Artists' association

Found
1960 in Paris
Dissolved
1970
School
Nouveau Réalisme

History

In 1960 the art critic Pierre Restany founded the Nouveaux Réalistes in Paris. They distanced themselves from the abstraction of Art Informel and sought to borrow the concepts of the ready-made or Dada. The artists’ group, whose founding members included Daniel Spoerri, Arman, Yves Klein, Jean Tinguely, François Dufrêne, Raymond Hains, Martial Raysse and Jacques Villeglé, rejected an art which had disengaged itself entirely from the visible world and reality.

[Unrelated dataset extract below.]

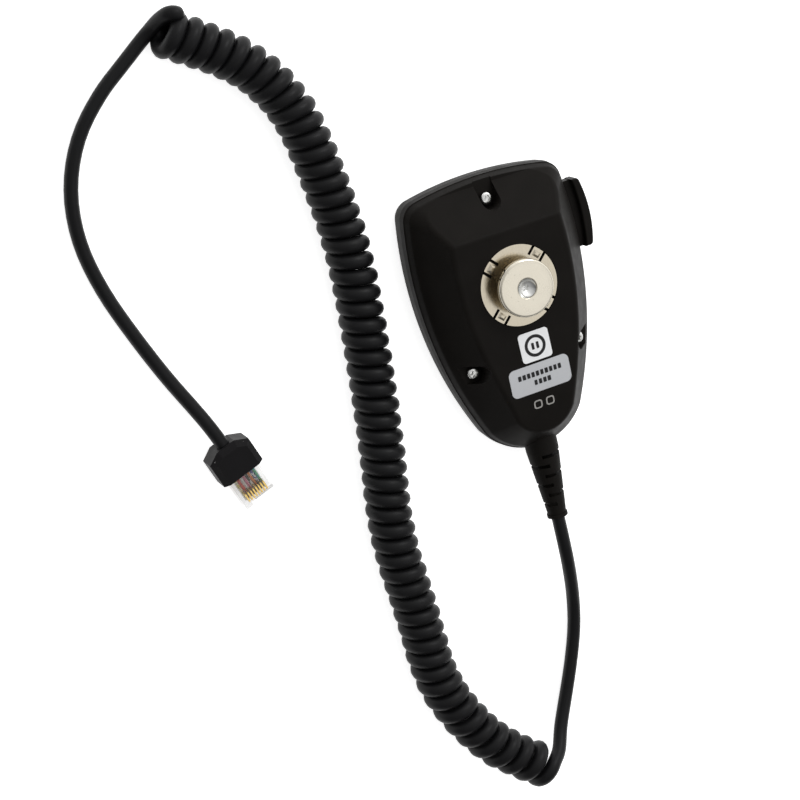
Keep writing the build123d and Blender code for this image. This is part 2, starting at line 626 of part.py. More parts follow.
with BuildPart() as cord_inner_end:
    with BuildSketch(ALONG_CORD.offset(-CORD_STRIPPED_Y)):
        Circle(CORD_DIAMETER / 2)
    extrude(amount=CORD_STRIPPED_Y - RELIEF_END_Y)
keep("cord_inner_end", cord_inner_end)

with BuildPart() as cord_leads:
    header_face_y = -33.4
    for lead in range(4):
        start_x, start_z = (-0.9, -0.3, 0.3, 0.9)[lead] * 1.3, (0.5, -0.6, 0.6, -0.5)[lead]
        end_x = -3.75 + 2.5 * lead
        start = Vector(STUD_X + start_x, STUD_Y + CORD_STRIPPED_Y, RELIEF_Z + start_z)
        end = Vector(STUD_X + end_x, STUD_Y + header_face_y, BOARD_TOP_Z + 2.6)
        with BuildSketch(Plane(origin=start, z_dir=(0, 1, 0))):
            Circle(0.32)
        with BuildSketch(Plane(origin=end, z_dir=(0, 1, 0))):
            Circle(0.32)
        loft()
keep("cord_leads", cord_leads)

clamp_high_z = RELIEF_Z + CORD_DIAMETER / 2 + 1.6
with BuildPart() as cord_clamp:
    add(block((-7.0, 7.0), CLAMP_Y, (RELIEF_Z - CORD_DIAMETER / 2, clamp_high_z)))
    with BuildSketch(ALONG_CORD.offset(-CLAMP_Y[1] - 1)):
        Circle(CORD_DIAMETER / 2)
        with Locations((0, -CORD_DIAMETER / 2)):
            Rectangle(CORD_DIAMETER, CORD_DIAMETER)
    extrude(amount=6, mode=Mode.SUBTRACT)
    for x in (-4.9, 4.9):
        add(upright(x, clamp_mid_y, 0.9, 5.0, 20.0), mode=Mode.SUBTRACT)
keep("cord_clamp", cord_clamp)

with BuildPart() as clamp_screws:
    for x in (-4.9, 4.9):
        add(upright(x, clamp_mid_y, 1.7, clamp_high_z, clamp_high_z + 1.2))
        add(upright(x, clamp_mid_y, 0.9, 4.4, clamp_high_z))
keep("clamp_screws", clamp_screws)

with BuildPart() as strain_relief:
    collar_end_y, taper_end_y = -60.5, -84.0
    with BuildSketch(SIDE):
        with BuildLine():
            Polyline(
                (RELIEF_INNER_Y, RELIEF_Z + CORD_DIAMETER / 2),
                (RELIEF_INNER_Y, RELIEF_Z + 7.0),
                (RELIEF_FLANGE_Y, RELIEF_Z + 7.0),
                (RELIEF_FLANGE_Y, RELIEF_Z + RELIEF_RADIUS),
                (collar_end_y, RELIEF_Z + RELIEF_RADIUS),
                (taper_end_y, RELIEF_Z + RELIEF_TIP_RADIUS),
                (taper_end_y, RELIEF_Z + RELIEF_TIP_RADIUS + 0.35),
                (RELIEF_END_Y, RELIEF_Z + RELIEF_TIP_RADIUS + 0.35),
                (RELIEF_END_Y, RELIEF_Z + CORD_DIAMETER / 2),
                close=True,
            )
        make_face()
    revolve(axis=Axis((STUD_X, STUD_Y, RELIEF_Z), (0, 1, 0)))
    flex_slots, flex_pitch, flex_slot_width = 6, 3.57, 1.4
    for slot in range(flex_slots):
        web_x = 7.6 if slot % 2 else -10.6
        slot_y = -61.2 - flex_pitch * slot
        with BuildSketch(ALONG_CORD.offset(-slot_y)):
            Circle(8.0)
            Circle(CORD_DIAMETER / 2 + 0.45, mode=Mode.SUBTRACT)
            with Locations((web_x, 0)):
                Rectangle(16.0, 20.0, mode=Mode.SUBTRACT)
        extrude(amount=flex_slot_width, mode=Mode.SUBTRACT)
keep("strain_relief", strain_relief)

# ---- Cord: two tails and the curly stretch between --------------------------------------------------------------

cord_tail_mic = cord_tube(MIC_TAIL, CORD_DIAMETER)
keep("cord_tail_mic", cord_tail_mic)
curly_cord = cord_tube(COIL, COIL_DIAMETER)
keep("curly_cord", curly_cord)
cord_tail_plug = cord_tube(PLUG_TAIL, CORD_DIAMETER)
keep("cord_tail_plug", cord_tail_plug)

# ---- Plug -------------------------------------------------------------------------------------------------------

bearing = radians(PLUG_BEARING)
PLUG = Plane(origin=(PLUG_X, PLUG_Y, 0), x_dir=(cos(bearing), sin(bearing), 0), z_dir=(0, 0, 1))
plug_half = PLUG_WIDTH / 2
contact_rows = [(k - (CONTACT_COUNT - 1) / 2) * CONTACT_PITCH for k in range(CONTACT_COUNT)]
wire_z, wire_radius = 5.2, 0.48
contact_x, contact_low_z, contact_top_z = (16.9, 20.4), 5.68, 8.7
wire_start_x, wire_end_x = 7.5, 20.2

with BuildPart() as plug_boot:
    with BuildSketch(PLUG):
        with BuildLine():
            Polyline(
                (0, -3.4),
                (0, 3.4),
                (BOOT_SHOULDER, BOOT_WIDTH / 2),
                (BOOT_LENGTH, BOOT_WIDTH / 2),
                (BOOT_LENGTH, -BOOT_WIDTH / 2),
                (BOOT_SHOULDER, -BOOT_WIDTH / 2),
                (0, -3.4),
            )
        make_face()
    extrude(amount=BOOT_HEIGHT)
    top_edges = plug_boot.edges().group_by(Axis.Z)[-1].sort_by(Axis(PLUG.origin, PLUG.x_dir))
    chamfer(top_edges[:-1], length=BOOT_CHAMFER)
    add(
        block((PLUG_BACK, 30.0), (-plug_half, plug_half), (PLUG_LOW_Z, PLUG_HIGH_Z), plane=PLUG),
        mode=Mode.SUBTRACT,
    )
    add(block((7.5, 30.0), (-2.3, 2.3), (-1.0, PLUG_LOW_Z), plane=PLUG), mode=Mode.SUBTRACT)
    with BuildSketch(Plane(origin=PLUG.from_local_coords((-1, 0, PLUG_CORD_Z)), z_dir=PLUG.x_dir)):
        Circle(CORD_DIAMETER / 2)
    extrude(amount=4, mode=Mode.SUBTRACT)
keep("plug_boot", plug_boot)

with BuildPart() as plug_body:
    add(block((PLUG_BACK, PLUG_TIP), (-plug_half, plug_half), (PLUG_LOW_Z, PLUG_HIGH_Z), plane=PLUG))
    with BuildSketch(Plane(origin=PLUG.from_local_coords((0, 0, PLUG_CORD_Z)), z_dir=PLUG.x_dir)):
        Circle(CORD_DIAMETER / 2)
    extrude(amount=7.5, mode=Mode.SUBTRACT)
    wire_space_x, wire_space_z = (wire_start_x, wire_end_x + 0.1), (wire_z - wire_radius, wire_z + wire_radius)
    add(block(wire_space_x, (-4.3, 4.3), wire_space_z, plane=PLUG), mode=Mode.SUBTRACT)
    # The nose has a notch on one side of its middle and a low step on the other
    nose_x, notch_y, step_z = (PLUG_TIP - 1.2, PLUG_TIP + 1), (-3.1, -1.4), PLUG_HIGH_Z - 2.4
    add(block(nose_x, notch_y, (PLUG_LOW_Z - 1, PLUG_HIGH_Z + 1), plane=PLUG), mode=Mode.SUBTRACT)
    add(block(nose_x, (notch_y[1], plug_half + 1), (step_z, PLUG_HIGH_Z + 1), plane=PLUG), mode=Mode.SUBTRACT)
    for row in contact_rows:
        contact_slot = block(contact_x, (row - 0.3, row + 0.3), (wire_z, PLUG_HIGH_Z + 1), plane=PLUG)
        add(contact_slot, mode=Mode.SUBTRACT)
keep("plug_body", plug_body)

with BuildPart() as plug_contacts:
    for row in contact_rows:
        add(block(contact_x, (row - 0.17, row + 0.17), (contact_low_z, contact_top_z), plane=PLUG))
keep("plug_contacts", plug_contacts)

with BuildPart() as plug_wires:
    for row in contact_rows:
        wire_start = PLUG.from_local_coords((wire_start_x, row, wire_z))
        with BuildSketch(Plane(origin=wire_start, z_dir=PLUG.x_dir)):
            Circle(wire_radius)
        extrude(amount=wire_end_x - wire_start_x)
keep("plug_wires", plug_wires)

with BuildPart() as plug_latch:
    root_x, knee_x, tip_x, latch_thickness = 20.4, 13.5, 8.0, 0.9
    latch_side = Plane(origin=PLUG.origin, x_dir=PLUG.x_dir, z_dir=PLUG.x_dir.cross(Vector(0, 0, 1)))
    latch_high_z, tip_drop = PLUG_LOW_Z - 0.05, 1.15
    with BuildSketch(latch_side):
        with BuildLine():
            Polyline(
                (root_x, latch_high_z),
                (tip_x, latch_high_z - tip_drop),
                (tip_x, latch_high_z - tip_drop - latch_thickness),
                (root_x, latch_high_z - latch_thickness),
                close=True,
            )
        make_face()
    extrude(amount=3.1, both=True)
    for side in (-1, 1):
        cut_y = (1.7, 4.0) if side > 0 else (-4.0, -1.7)
        add(block((0.0, knee_x), cut_y, (-2.0, 4.0), plane=PLUG), mode=Mode.SUBTRACT)
keep("plug_latch", plug_latch)

# ---- Files ------------------------------------------------------------------------------------------------------

os.makedirs("parts", exist_ok=True)
for name, piece in parts.items():
    export_step(piece, f"parts/{name}.step")
print(len(parts), "nodes")
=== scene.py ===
import json
from math import asin, cos, degrees, pi, radians, sin

import bmesh
import bpy
from mathutils import Matrix, Vector, noise
from mathutils.bvhtree import BVHTree


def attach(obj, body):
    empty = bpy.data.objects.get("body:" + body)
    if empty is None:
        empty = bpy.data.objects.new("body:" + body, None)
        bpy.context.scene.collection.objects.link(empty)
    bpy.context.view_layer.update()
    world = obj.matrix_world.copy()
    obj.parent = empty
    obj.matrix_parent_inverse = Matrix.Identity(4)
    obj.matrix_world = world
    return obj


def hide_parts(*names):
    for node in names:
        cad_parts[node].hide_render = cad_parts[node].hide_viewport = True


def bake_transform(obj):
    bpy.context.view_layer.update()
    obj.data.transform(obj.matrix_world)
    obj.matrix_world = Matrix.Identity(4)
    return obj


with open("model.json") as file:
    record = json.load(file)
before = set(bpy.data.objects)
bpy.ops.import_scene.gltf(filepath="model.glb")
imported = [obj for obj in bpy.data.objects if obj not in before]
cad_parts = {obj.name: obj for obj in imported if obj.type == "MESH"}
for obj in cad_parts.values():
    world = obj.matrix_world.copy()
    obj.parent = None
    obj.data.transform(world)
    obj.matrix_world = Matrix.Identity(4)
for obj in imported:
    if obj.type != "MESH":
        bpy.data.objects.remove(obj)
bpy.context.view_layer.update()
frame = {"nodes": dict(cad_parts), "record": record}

# Looks for a hand microphone that lies on its front face. Metres, in the CAD model's frame.

nodes = frame["nodes"]
MM = 0.001
UP = Vector((0, 0, 1))

# Places that the CAD model fixes
STUD_X, STUD_Y = -2.6 * MM, 24.65 * MM
PLATEAU_Z = 26.0 * MM

# ---- Node trees ----------------------------------------------------------------------------------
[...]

Instead their works aimed to refer in diverse ways to the physical world and the reality of industrialised society. Three manifestos formulated this claim, and artists like Niki de Saint-Phalle and César also joined the movement. The artists of Nouveau Réalisme integrated aspects and materials of the consumer world and everyday culture – torn-off strips of posters, waste materials, commonplace items of daily use – into their works. In this way they reacted to the emerging consumer culture and its consequences. In line with Restany’s aims, reality itself was seen as the designer. The members of the group wanted to redefine the relationship between art and life and to come as close as possible to social reality with their works. A preferred technique of the group, especially of artists like Arman and Spoerri, was the assembly of everyday objects and refuse. The works of Nouveau Réalisme differ widely in their forms of expression and extend from the monochrome pictures of Yves Klein to Jean Tinguely’s complex art machines made of junk and old engines.